Aturan tidak tertulis tersebut membentuk jalur lalu lintas pejalan kaki. Meskipun tidak tertulis di trotoar, jalur fungsional ini dapat membantu pejalan kaki bergerak lebih nyaman dan cepat. Insinyur teknik sistem manusia seperti saya tahu bahwa jalur pejalan kaki muncul secara alami di lingkungan yang ramai.
Dalam kondisi tertentu, desainer telah menggunakan beragam teknik untuk mendorong pola lalu lintas pejalan kaki tertentu. Salah satu contoh adalah tanda jalan yang mendorong pejalan kaki untuk “berdiri di sebelah kanan” pada eskalator. Pengguna eskalator akan menggunakan separuh kanan eskalator jika mereka hanya berdiri dan bagian kiri jika mereka berjalan (atau berlari!) Untuk mencapai ujung eskalator.
Tetapi apakah dua jalur lalu lintas pejalan kaki di eskalator benar-benar membantu Anda mencapai tujuan lebih cepat? Haruskah ada jalur berjalan dan jalur berdiri, atau haruskah kedua jalur digunakan untuk berdiri saja?
Satu studi melaporkan bahwa 74,9 persen pejalan kaki memilih untuk berdiri pada eskalator alih-alih berjalan. Haruskah seluruh jalur eskalator dibuat untuk sebagian orang yang tidak sabar?
Ketika desainer merencanakan ruang seperti jalan, bangunan, dan koridor, mereka mempertimbangkan ruang yang dibutuhkan untuk setiap orang di lingkungan. Ruang berubah tergantung pada bagaimana ruang akan digunakan.
Untuk pejalan kaki, “zona penyangga” menggambarkan seberapa banyak ruang yang dibutuhkan seseorang untuk merasa nyaman, dan bervariasi menurut aktivitas.

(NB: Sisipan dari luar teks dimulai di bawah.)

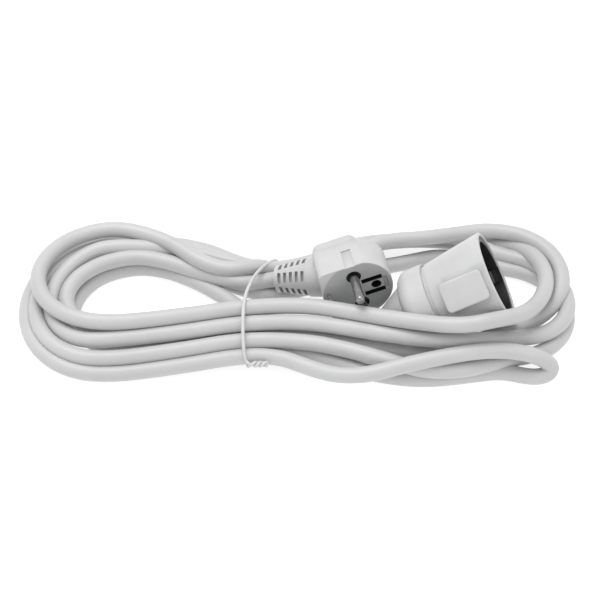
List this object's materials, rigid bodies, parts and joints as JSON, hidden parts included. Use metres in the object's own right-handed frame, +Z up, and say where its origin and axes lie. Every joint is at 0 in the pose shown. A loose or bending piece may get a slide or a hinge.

Seseorang yang berdiri membutuhkan, rata-rata, kurang lebih 0.3 meter persegi, sedangkan pejalan kaki berjalan membutuhkan lebih dari 0.75 meter persegi. Itu berarti ruang terbatas seperti pada eskalator dapat menampung lebih dari dua kali jumlah pejalan kaki yang berdiri dibanding pejalan kaki yang berjalan.
Di London, Inggris, perencana kebijakan dapat meningkatkan kapasitas pejalan kaki sebesar 27 persen setiap jamnya dengan hanya memperbolehkan pejalan kaki untuk berdiri saja pada eskalator di stasiun kereta bawah tanah.

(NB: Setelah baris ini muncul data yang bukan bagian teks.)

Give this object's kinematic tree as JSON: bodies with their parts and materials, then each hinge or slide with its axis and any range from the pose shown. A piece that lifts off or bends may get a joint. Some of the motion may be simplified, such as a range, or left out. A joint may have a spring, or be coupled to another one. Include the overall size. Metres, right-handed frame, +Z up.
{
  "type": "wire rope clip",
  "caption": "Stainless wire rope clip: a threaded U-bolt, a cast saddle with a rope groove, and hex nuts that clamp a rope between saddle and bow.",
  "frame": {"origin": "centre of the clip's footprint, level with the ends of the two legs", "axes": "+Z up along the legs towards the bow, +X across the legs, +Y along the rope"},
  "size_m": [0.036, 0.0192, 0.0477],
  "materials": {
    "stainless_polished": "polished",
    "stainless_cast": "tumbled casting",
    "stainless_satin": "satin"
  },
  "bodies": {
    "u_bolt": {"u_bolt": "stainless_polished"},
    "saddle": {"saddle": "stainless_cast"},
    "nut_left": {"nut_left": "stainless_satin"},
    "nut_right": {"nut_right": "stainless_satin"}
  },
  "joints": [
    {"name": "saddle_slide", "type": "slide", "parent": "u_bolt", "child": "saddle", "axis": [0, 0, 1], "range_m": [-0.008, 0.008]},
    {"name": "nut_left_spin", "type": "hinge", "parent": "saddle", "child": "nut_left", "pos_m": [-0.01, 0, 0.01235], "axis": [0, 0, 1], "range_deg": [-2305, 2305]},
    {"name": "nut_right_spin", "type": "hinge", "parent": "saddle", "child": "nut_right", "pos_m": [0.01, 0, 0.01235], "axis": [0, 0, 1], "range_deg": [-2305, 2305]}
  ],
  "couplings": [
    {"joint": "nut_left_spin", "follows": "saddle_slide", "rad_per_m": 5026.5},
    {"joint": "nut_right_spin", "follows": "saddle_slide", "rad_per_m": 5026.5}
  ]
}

Para pejalan kaki di sana tidak diizinkan untuk berjalan di eskalator yang penuh sesak, sehingga memungkinkan lebih banyak orang bergerak menuju stasiun dalam jumlah waktu yang sama seperti sebelumnya. Eskalator yang sangat efisien adalah eskalator yang mampu mengangkut orang lebih banyak.
Tetapi perubahan ini tergolong kontroversial. Konvensi sosial dalam transportasi sering kali lebih menguntungkan mereka yang berpergian sendiri.
Misalnya, mengizinkan orang untuk berjalan di sisi kiri memang memungkinkan beberapa orang untuk bergerak lebih cepat, walaupun itu mengurangi kapasitas eskalator dan memperlambat waktu tempuh keseluruhan untuk yang lain.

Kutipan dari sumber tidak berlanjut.